The basis for the appeal was, and in this Court still is, the contention that the ordinance was illegal because it was not enacted by a vote of three-fourths of all the members of the Township Commission as required by the Township Code. Appellants contend that such a vote was required (a) under Section 3105 of the Township Code because they are the owners of 20 percent of all property within 100 feet of the area rezoned; and (b) under Article XV, § 1, of the Ordinance since they are the owners of 20 percent of all property within 200 feet of the property which was rezoned.
The Court below dismissed the appeal, because (1) the protestants had not brought themselves "factually" within the terms of Section 3105 of the Township Code; and (2) Article XV, § 1 of the Ordinance was in conflict with the Township Code and therefore invalid. From that Order of the Quarter Sessions Court, two protestants took the present appeal to this Court.
Section 1502 of the Township Code reads in pertinent part: "Complaint as to the legality of any ordinance*fn2 or resolution may be made to the court of quarter sessions ... within thirty days after any ordinance or resolution takes effect. The determination and the order of the court thereon shall be conclusive ...."
In DeVito v. Civil Service Commission, 404 Pa. 354, 172 A.2d 161, the Court aptly said (pp. 357, 358): "It is the general rule that 'Where a statute expressly provides that there shall be no appeal or that the decision
[ 410 Pa. Page 191]
of an administrative agency or of a Court shall be final or conclusive and not subject to review "the scope of appellate review is limited to the question of jurisdiction and the regularity of the proceedings; the merits of the controversy cannot be considered even though the interpretation given to the facts or the law by the governmental agency or the court below may have been erroneous:"'*fn3 Dauphin Deposit Trust Co. v. Myers, 388 Pa. 444, 460, 130 A.2d 686; Greensburg School District Appeal, 403 Pa. 243, 245-246, 169 A.2d 774; Scott Township Appeal, 388 Pa. 539, 130 A.2d 695; Kaufman Construction Co. v. Holcomb, 357 Pa. 514, 55 A.2d 534; White Township School Directors Appeal, 300 Pa. 422, 150 A. 744 ...."

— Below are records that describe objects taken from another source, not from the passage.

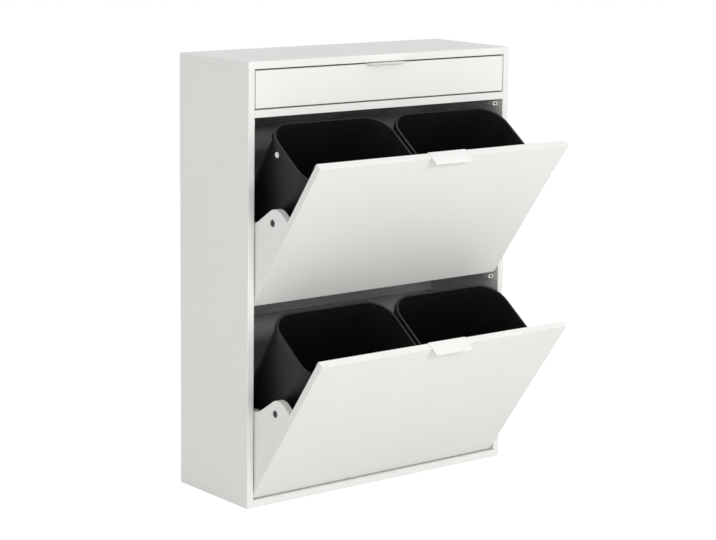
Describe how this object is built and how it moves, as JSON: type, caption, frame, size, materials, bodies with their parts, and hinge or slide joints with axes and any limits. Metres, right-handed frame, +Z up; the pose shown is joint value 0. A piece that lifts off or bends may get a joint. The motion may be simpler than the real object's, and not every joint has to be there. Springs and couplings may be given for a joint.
{
  "type": "tilt-out bin cabinet",
  "caption": "Slim upright floor cabinet with a shallow drawer above tilt-out doors that carry black open-top bins.",
  "frame": {"origin": "centre of the footprint, on the floor", "axes": "+Z up, -Y towards the front with the drawer and doors, +X to the right as seen from the front"},
  "size_m": [0.68, 0.4767, 0.9],
  "materials": {
    "white_board": "satin white melamine on board",
    "white_hardboard": "white lacquered hardboard",
    "black_plastic": "satin black polypropylene",
    "white_plastic": "white moulded plastic",
    "white_nylon": "natural white nylon",
    "white_steel": "white powder coat",
    "steel": "zinc-plated steel",
    "zinc": "die-cast zinc",
    "magnet": "dark nickel",
    "beech": "plain beech"
  },
  "bodies": {
    "cabinet": {"left_side": "white_board", "right_side": "white_board", "top_panel": "white_board", "bottom_panel": "white_board", "drawer_shelf": "white_board", "rear_stretcher": "white_board", "wall_rail": "white_board", "back_panel": "white_hardboard", "back_nails": "steel", "case_cams": "zinc", "case_bolts": "steel", "case_dowels": "beech", "pivot_bushes": "white_nylon", "stop_studs": "white_nylon", "catches": "white_plastic", "catch_magnets": "magnet", "runner_outer": "white_steel", "runner_screws": "steel"},
    "drawer": {"drawer_front": "white_board", "drawer_left": "white_board", "drawer_right": "white_board", "drawer_back": "white_board", "drawer_bottom": "white_hardboard", "drawer_cams": "zinc", "drawer_bolts": "steel", "drawer_screws": "steel", "drawer_pull": "white_steel", "drawer_pull_screws": "steel", "runner_inner": "white_steel"},
    "upper_unit": {"upper_door": "white_board", "upper_left_wing": "white_board", "upper_right_wing": "white_board", "upper_tray": "white_board", "upper_tray_rail": "white_board", "upper_wing_cams": "zinc", "upper_wing_bolts": "steel", "upper_wing_dowels": "beech", "upper_tray_screws": "steel", "upper_pivot_pins": "steel", "upper_strikes": "steel", "upper_pull": "white_steel", "upper_pull_screws": "steel"},
    "upper_left_bin_body": {"upper_left_bin": "black_plastic", "bin_plug": "white_plastic"},
    "upper_right_bin_body": {"upper_right_bin": "black_plastic"},
    "lower_unit": {"lower_door": "white_board", "lower_left_wing": "white_board", "lower_right_wing": "white_board", "lower_tray": "white_board", "lower_tray_rail": "white_board", "lower_wing_cams": "zinc", "lower_wing_bolts": "steel", "lower_wing_dowels": "beech", "lower_tray_screws": "steel", "lower_pivot_pins": "steel", "lower_strikes": "steel", "lower_pull": "white_steel", "lower_pull_screws": "steel"},
    "lower_left_bin_body": {"lower_left_bin": "black_plastic"},
    "lower_right_bin_body": {"lower_right_bin": "black_plastic"}
  },
  "joints": [
    {"name": "drawer_slide", "type": "slide", "parent": "cabinet", "child": "drawer", "axis": [0, 1, 0], "range_m": [-0.15, 0]},
    {"name": "upper_tilt", "type": "hinge", "parent": "cabinet", "child": "upper_unit", "pos_m": [0, -0.1125, 0.43], "axis": [1, 0, 0], "range_deg": [-36, 0]},
    {"name": "upper_left_bin_lift", "type": "slide", "parent": "upper_unit", "child": "upper_left_bin_body", "axis": [0, -0.5878, 0.809], "range_m": [0, 0.3]},
    {"name": "upper_right_bin_lift", "type": "slide", "parent": "upper_unit", "child": "upper_right_bin_body", "axis": [0, -0.5878, 0.809], "range_m": [0, 0.3]},
    {"name": "lower_tilt", "type": "hinge", "parent": "cabinet", "child": "lower_unit", "pos_m": [0, -0.1125, 0.033], "axis": [1, 0, 0], "range_deg": [-36, 0]},
    {"name": "lower_left_bin_lift", "type": "slide", "parent": "lower_unit", "child": "lower_left_bin_body", "axis": [0, -0.5878, 0.809], "range_m": [0, 0.3]},
    {"name": "lower_right_bin_lift", "type": "slide", "parent": "lower_unit", "child": "lower_right_bin_body", "axis": [0, -0.5878, 0.809], "range_m": [0, 0.3]}
  ]
}
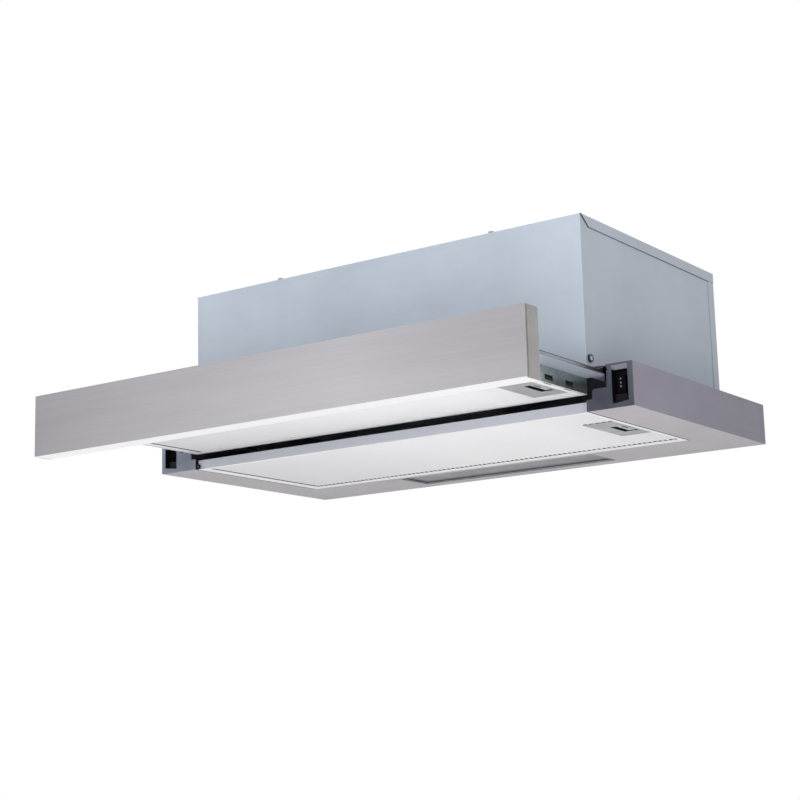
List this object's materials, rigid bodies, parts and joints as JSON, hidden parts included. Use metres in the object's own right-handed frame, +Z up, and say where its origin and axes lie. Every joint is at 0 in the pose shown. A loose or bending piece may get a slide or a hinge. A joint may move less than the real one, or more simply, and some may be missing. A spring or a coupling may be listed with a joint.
{
  "type": "pull out range hood",
  "caption": "Slim range hood that hangs under a wall cabinet, with a tray and fascia that slide out over the hob, hinged grease filters, a lamp and a round duct collar on top.",
  "frame": {"origin": "centre of the four cabinet screws, on the top face of the base frame", "axes": "+X to the right seen from the front, +Y towards the wall, +Z up; the tray pulls out along -Y"},
  "size_m": [0.599, 0.4945, 0.2415],
  "materials": {
    "base_paint": "satin grey paint",
    "box_paint": "satin pale blue-grey paint",
    "stainless": "brushed lengthwise",
    "fascia_plastic": "satin",
    "cap_dark": "satin",
    "cap_light": "satin",
    "black_plastic": "matt",
    "knob_plastic": "satin",
    "red_plastic": "satin",
    "grey_plastic": "satin",
    "white_plastic": "satin",
    "collar_plastic": "satin",
    "wheel_plastic": "matt",
    "zinc_steel": "zinc coated",
    "screw_steel": "zinc coated",
    "bare_steel": "bright",
    "tray_steel": "zinc coated, satin",
    "filter_aluminium": "satin",
    "mesh_aluminium": "layered mesh",
    "frosted_glass": "frosted",
    "board_white": "satin",
    "chip_yellow": "clear over phosphor"
  },
  "bodies": {
    "housing": {"lower_frame": "base_paint", "end_cap_right": "cap_dark", "end_cap_left": "cap_light", "speed_switch": "black_plastic", "light_switch": "black_plastic", "filter_pivot_bracket": "black_plastic", "cabinet_nuts": "screw_steel", "box_wrap": "box_paint", "box_cover": "box_paint", "box_back": "box_paint", "cover_screws": "screw_steel", "side_screws": "screw_steel", "outlet_collar": "collar_plastic", "blower_band": "zinc_steel", "blower_side_right": "zinc_steel", "blower_side_left": "zinc_steel", "fan_motor": "zinc_steel", "motor_bracket": "zinc_steel", "motor_capacitor": "white_plastic", "motor_cable": "black_plastic", "terminal_box": "white_plastic", "terminal_lid": "white_plastic", "cable_gland": "black_plastic", "lamp_housing": "zinc_steel", "led_board": "board_white", "led_chips": "chip_yellow", "light_lens": "frosted_glass", "slide_fixed_right": "zinc_steel", "slide_fixed_left": "zinc_steel", "tray_switch": "black_plastic"},
    "tray": {"tray_frame": "tray_steel", "tray_top": "tray_steel", "slide_tray_right": "zinc_steel", "slide_tray_left": "zinc_steel", "fascia_sheet": "stainless", "fascia_back": "stainless", "fascia_cap_right": "fascia_plastic", "fascia_cap_left": "fascia_plastic", "fascia_screws": "screw_steel"},
    "slide_member_right": {"slide_middle_right": "zinc_steel", "slide_balls_right": "bare_steel"},
    "slide_member_left": {"slide_middle_left": "zinc_steel", "slide_balls_left": "bare_steel"},
    "tray_filter": {"tray_filter_frame": "filter_aluminium", "tray_filter_mesh": "mesh_aluminium", "tray_latch_plate": "grey_plastic"},
    "tray_filter_latch": {"tray_latch": "grey_plastic"},
    "grease_filter": {"grease_filter_frame": "filter_aluminium", "grease_filter_mesh": "mesh_aluminium", "grease_latch_plate": "grey_plastic"},
    "grease_filter_latch": {"grease_latch": "grey_plastic"},
    "speed_control": {"speed_knob": "knob_plastic"},
    "light_control": {"light_knob": "knob_plastic"},
    "impeller": {"fan_wheel": "wheel_plastic", "motor_shaft": "bare_steel"},
    "front_flap": {"flap_front": "white_plastic"},
    "rear_flap": {"flap_rear": "white_plastic"},
    "plunger": {"switch_plunger": "red_plastic"}
  },
  "joints": [
    {"name": "tray_slide", "type": "slide", "parent": "housing", "child": "tray", "axis": [0, 1, 0], "range_m": [0, 0.1685]},
    {"name": "slide_right_travel", "type": "slide", "parent": "housing", "child": "slide_member_right", "axis": [0, 1, 0], "range_m": [0, 0.08425]},
    {"name": "slide_left_travel", "type": "slide", "parent": "housing", "child": "slide_member_left", "axis": [0, 1, 0], "range_m": [0, 0.08425]},
    {"name": "tray_filter_drop", "type": "hinge", "parent": "tray", "child": "tray_filter", "pos_m": [-0.2428, -0.235, -0.0232], "axis": [0, -1, 0], "range_deg": [-70, 0]},
    {"name": "grease_filter_drop", "type": "hinge", "parent": "housing", "child": "grease_filter", "pos_m": [-0.2461, -0.045, -0.0402], "axis": [0, -1, 0], "range_deg": [-70, 0]},
    {"name": "tray_latch_slide", "type": "slide", "parent": "tray_filter", "child": "tray_filter_latch", "axis": [1, 0, 0], "range_m": [-0.003, 0], "stiffness_N_per_m": 500},
    {"name": "grease_latch_slide", "type": "slide", "parent": "grease_filter", "child": "grease_filter_latch", "axis": [1, 0, 0], "range_m": [-0.003, 0], "stiffness_N_per_m": 500},
    {"name": "speed_slide", "type": "slide", "parent": "housing", "child": "speed_control", "axis": [0, 0, 1], "range_m": [0, 0.0195]},
    {"name": "light_slide", "type": "slide", "parent": "housing", "child": "light_control", "axis": [0, 0, 1], "range_m": [0, 0.008]},
    {"name": "fan_spin", "type": "hinge", "parent": "housing", "child": "impeller", "pos_m": [0, 0.00806, 0.085], "axis": [1, 0, 0], "continuous": true},
    {"name": "front_flap_swing", "type": "hinge", "parent": "housing", "child": "front_flap", "pos_m": [0, 0.0422, 0.1635], "axis": [-1, 0, 0], "range_deg": [0, 80]},
    {"name": "rear_flap_swing", "type": "hinge", "parent": "housing", "child": "rear_flap", "pos_m": [0, 0.0478, 0.1635], "axis": [1, 0, 0], "range_deg": [0, 80]},
    {"name": "switch_press", "type": "slide", "parent": "housing", "child": "plunger", "axis": [0, 1, 0], "range_m": [0, 0.0025], "stiffness_N_per_m": 400}
  ],
  "couplings": [
    {"joint": "slide_right_travel", "follows": "tray_slide", "ratio": 0.5},
    {"joint": "slide_left_travel", "follows": "tray_slide", "ratio": 0.5}
  ]
}
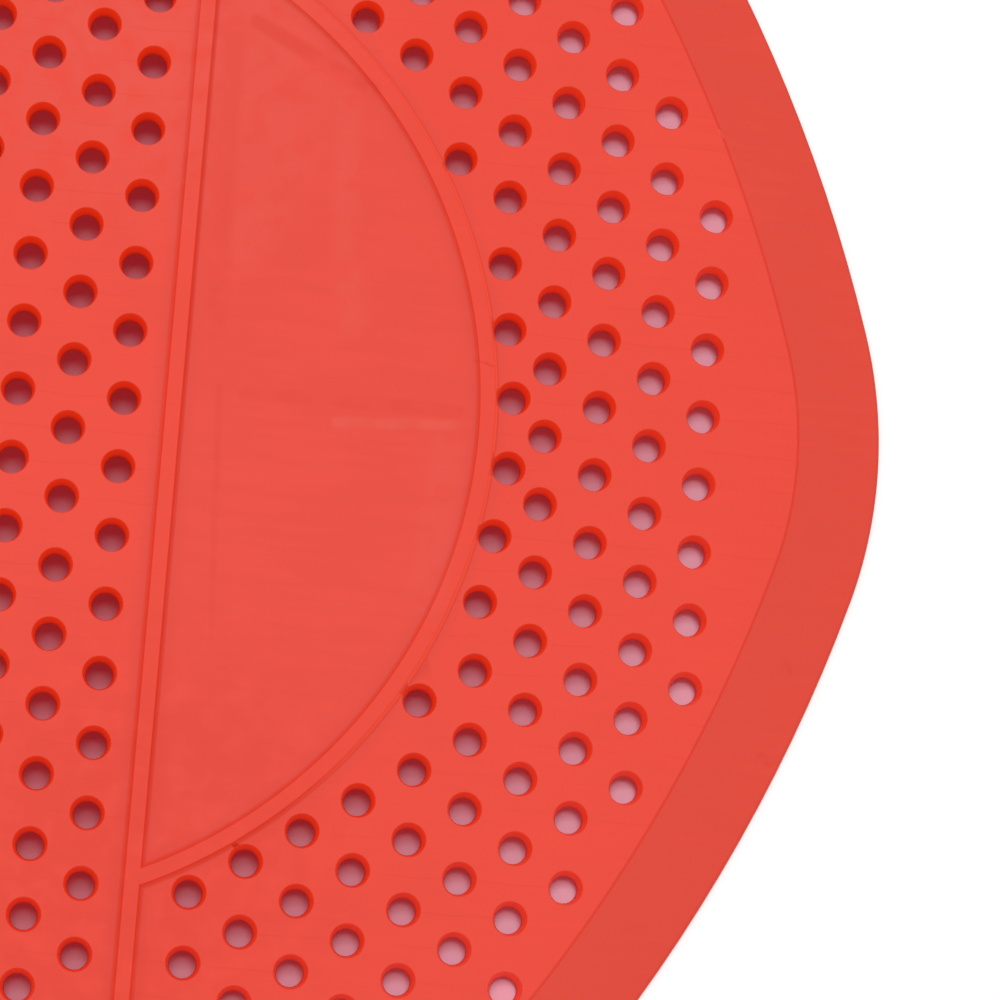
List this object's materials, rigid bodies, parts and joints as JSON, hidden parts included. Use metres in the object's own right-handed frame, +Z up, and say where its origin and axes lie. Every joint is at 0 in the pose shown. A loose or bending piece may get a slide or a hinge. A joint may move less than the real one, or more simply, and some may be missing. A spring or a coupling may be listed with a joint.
{
  "type": "urinal deodorizer screen",
  "caption": "Flexible moulded mat with a lobed outline, staggered drain holes, raised ribs and two blank fields, laid in the bottom of a urinal bowl.",
  "frame": {"origin": "centre of the mat on its flat underside", "axes": "+Z up out of the ribbed face, +X across the straight ribs towards a corner lobe, +Y along the straight ribs"},
  "size_m": [0.1864, 0.1732, 0.0031],
  "materials": {
    "vinyl": "smooth, satin, flexible red vinyl"
  },
  "bodies": {
    "root": {"screen_mat": "vinyl"}
  },
  "joints": []
}
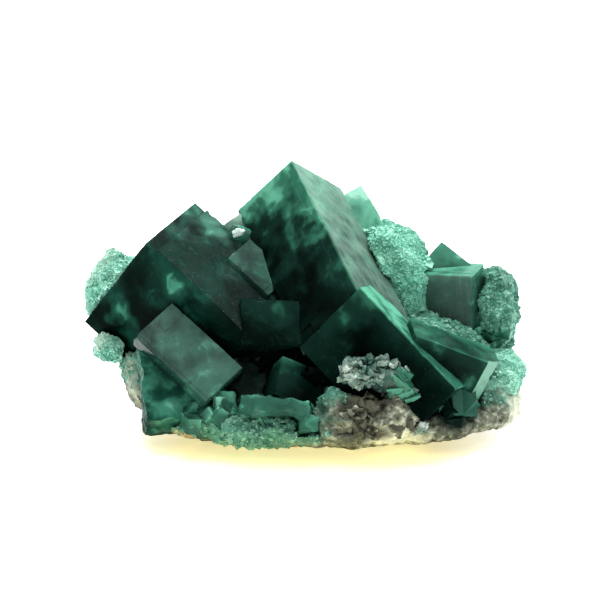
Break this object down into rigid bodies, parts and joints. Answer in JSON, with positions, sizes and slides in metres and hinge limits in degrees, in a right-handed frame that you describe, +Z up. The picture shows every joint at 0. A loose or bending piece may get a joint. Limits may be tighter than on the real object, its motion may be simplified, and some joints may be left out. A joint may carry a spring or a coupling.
{
  "type": "fluorite specimen",
  "caption": "Cluster of green cubic fluorite crystals with sugary pale green druse on a lump of pale rock matrix, standing on one flat foot.",
  "frame": {"origin": "on the surface the specimen stands on, under the middle of its bounding box", "axes": "+Z up, +X to the right along the long side, -Y towards the viewer of the display side"},
  "size_m": [0.0813, 0.0544, 0.0448],
  "materials": {
    "matrix_rock": "rough granular pale rock with brown and grey patches",
    "dark_fluorite": "glassy, almost black green in the middle, greener at thin edges",
    "deep_fluorite": "glassy dark green with cloudy mint wisps, satin on upper faces",
    "mid_fluorite": "satin grey-green, finely striated",
    "mint_fluorite": "translucent mint green",
    "pale_fluorite": "pale, cleaved and sugary",
    "sugar_druse": "crust of tiny sparkling pale green crystals"
  },
  "bodies": {
    "root": {"matrix": "matrix_rock", "crystal_right": "dark_fluorite", "crystal_tall": "dark_fluorite", "crystal_right_low": "dark_fluorite", "crystal_centre": "dark_fluorite", "crystal_centre_low": "dark_fluorite", "crystal_left": "deep_fluorite", "crystal_lower_left": "deep_fluorite", "crystal_right_foot": "deep_fluorite", "crystal_back_left": "deep_fluorite", "crystal_back_middle": "deep_fluorite", "crystal_front_left": "mid_fluorite", "crystal_saddle": "mid_fluorite", "crystal_upper_right": "mid_fluorite", "crystal_ridge_right": "mid_fluorite", "crystal_base_long": "mid_fluorite", "crystal_base_block": "mid_fluorite", "crystal_base_small": "mid_fluorite", "crystal_base_cube": "mid_fluorite", "crystal_back_right": "mid_fluorite", "crystal_back_low": "mid_fluorite", "crystal_back_small": "mid_fluorite", "crystal_behind_tall": "mint_fluorite", "plate_saddle": "mint_fluorite", "crystal_cleaved": "pale_fluorite", "crystal_base_bead": "pale_fluorite", "sliver_saddle": "pale_fluorite", "druse_left": "sugar_druse", "druse_under_left": "sugar_druse", "druse_right": "sugar_druse", "druse_far_right": "sugar_druse", "druse_low_right": "sugar_druse", "druse_back": "sugar_druse"}
  },
  "joints": []
}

The present appeal falls within the general rule and is ruled by the principles therein stated. Even more important, this case is ruled by McArthur v. Mt. Lebanon Township, 402 Pa. 78, 165 A.2d 630, where, in construing Section 1502 of the First Class Township Code of 1931, as amended, supra, the Court said (pp. 80, 81): "The purpose of § 1502, as indicated in Griffith v. McCandless Township, 366 Pa. 309, 313, 77 A.2d 430 (1951), and Wynnewood Civic Association v. Lower Merion Township, 180 Pa. Superior Ct. 453, 119 A.2d 799 (1956), is to provide a fast and efficient method to question the legality of the procedure involved in the adoption of a first class township ordinance. Thus, these matters can be litigated while witnesses are available and their recollections fresh. ...
"... in proceedings under § 1502, the propriety of the method and the procedure that contributed to the ordinance's enactment are the only questions which the court of quarter sessions can consider."
Since the Board of Commissioners had authority and the Court of Quarter Sessions had jurisdiction,
[ 410 Pa. Page 192]
and since the proceedings in that Court were regular, the appeal must be dismissed.